• **Task to complete**:
Your task is to write out the complete listing exactly as it is shown.

___

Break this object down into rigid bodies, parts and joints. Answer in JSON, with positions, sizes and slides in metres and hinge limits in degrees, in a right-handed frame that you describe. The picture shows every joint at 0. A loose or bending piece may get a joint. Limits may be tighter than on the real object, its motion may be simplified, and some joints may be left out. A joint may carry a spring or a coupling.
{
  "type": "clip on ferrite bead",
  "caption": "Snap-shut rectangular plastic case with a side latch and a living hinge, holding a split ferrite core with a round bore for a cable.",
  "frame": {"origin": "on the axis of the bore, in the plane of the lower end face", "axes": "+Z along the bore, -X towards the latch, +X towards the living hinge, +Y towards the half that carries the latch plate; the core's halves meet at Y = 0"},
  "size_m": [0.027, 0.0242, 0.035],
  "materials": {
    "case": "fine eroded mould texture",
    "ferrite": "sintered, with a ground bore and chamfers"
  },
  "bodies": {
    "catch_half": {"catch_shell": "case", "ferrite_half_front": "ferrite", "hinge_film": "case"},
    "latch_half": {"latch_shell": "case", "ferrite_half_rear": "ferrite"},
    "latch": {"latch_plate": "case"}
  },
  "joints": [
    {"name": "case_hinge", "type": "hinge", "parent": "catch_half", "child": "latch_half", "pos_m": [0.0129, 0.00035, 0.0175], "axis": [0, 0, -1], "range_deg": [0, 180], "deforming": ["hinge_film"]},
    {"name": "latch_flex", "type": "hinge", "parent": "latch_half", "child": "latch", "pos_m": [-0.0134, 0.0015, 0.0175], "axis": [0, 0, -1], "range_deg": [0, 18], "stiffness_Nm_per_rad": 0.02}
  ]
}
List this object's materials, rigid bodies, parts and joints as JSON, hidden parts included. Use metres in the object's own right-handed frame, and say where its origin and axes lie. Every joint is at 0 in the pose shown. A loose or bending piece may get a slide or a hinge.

___

• **Correct output**:
Break this object down into rigid bodies, parts and joints. Answer in JSON, with positions, sizes and slides in metres and hinge limits in degrees, in a right-handed frame that you describe. The picture shows every joint at 0. A loose or bending piece may get a joint. Limits may be tighter than on the real object, its motion may be simplified, and some joints may be left out. A joint may carry a spring or a coupling.
{
  "type": "clip on ferrite bead",
  "caption": "Snap-shut rectangular plastic case with a side latch and a living hinge, holding a split ferrite core with a round bore for a cable.",
  "frame": {"origin": "on the axis of the bore, in the plane of the lower end face", "axes": "+Z along the bore, -X towards the latch, +X towards the living hinge, +Y towards the half that carries the latch plate; the core's halves meet at Y = 0"},
  "size_m": [0.027, 0.0242, 0.035],
  "materials": {
    "case": "fine eroded mould texture",
    "ferrite": "sintered, with a ground bore and chamfers"
  },
  "bodies": {
    "catch_half": {"catch_shell": "case", "ferrite_half_front": "ferrite", "hinge_film": "case"},
    "latch_half": {"latch_shell": "case", "ferrite_half_rear": "ferrite"},
    "latch": {"latch_plate": "case"}
  },
  "joints": [
    {"name": "case_hinge", "type": "hinge", "parent": "catch_half", "child": "latch_half", "pos_m": [0.0129, 0.00035, 0.0175], "axis": [0, 0, -1], "range_deg": [0, 180], "deforming": ["hinge_film"]},
    {"name": "latch_flex", "type": "hinge", "parent": "latch_half", "child": "latch", "pos_m": [-0.0134, 0.0015, 0.0175], "axis": [0, 0, -1], "range_deg": [0, 18], "stiffness_Nm_per_rad": 0.02}
  ]
}
List this object's materials, rigid bodies, parts and joints as JSON, hidden parts included. Use metres in the object's own right-handed frame, and say where its origin and axes lie. Every joint is at 0 in the pose shown. A loose or bending piece may get a slide or a hinge.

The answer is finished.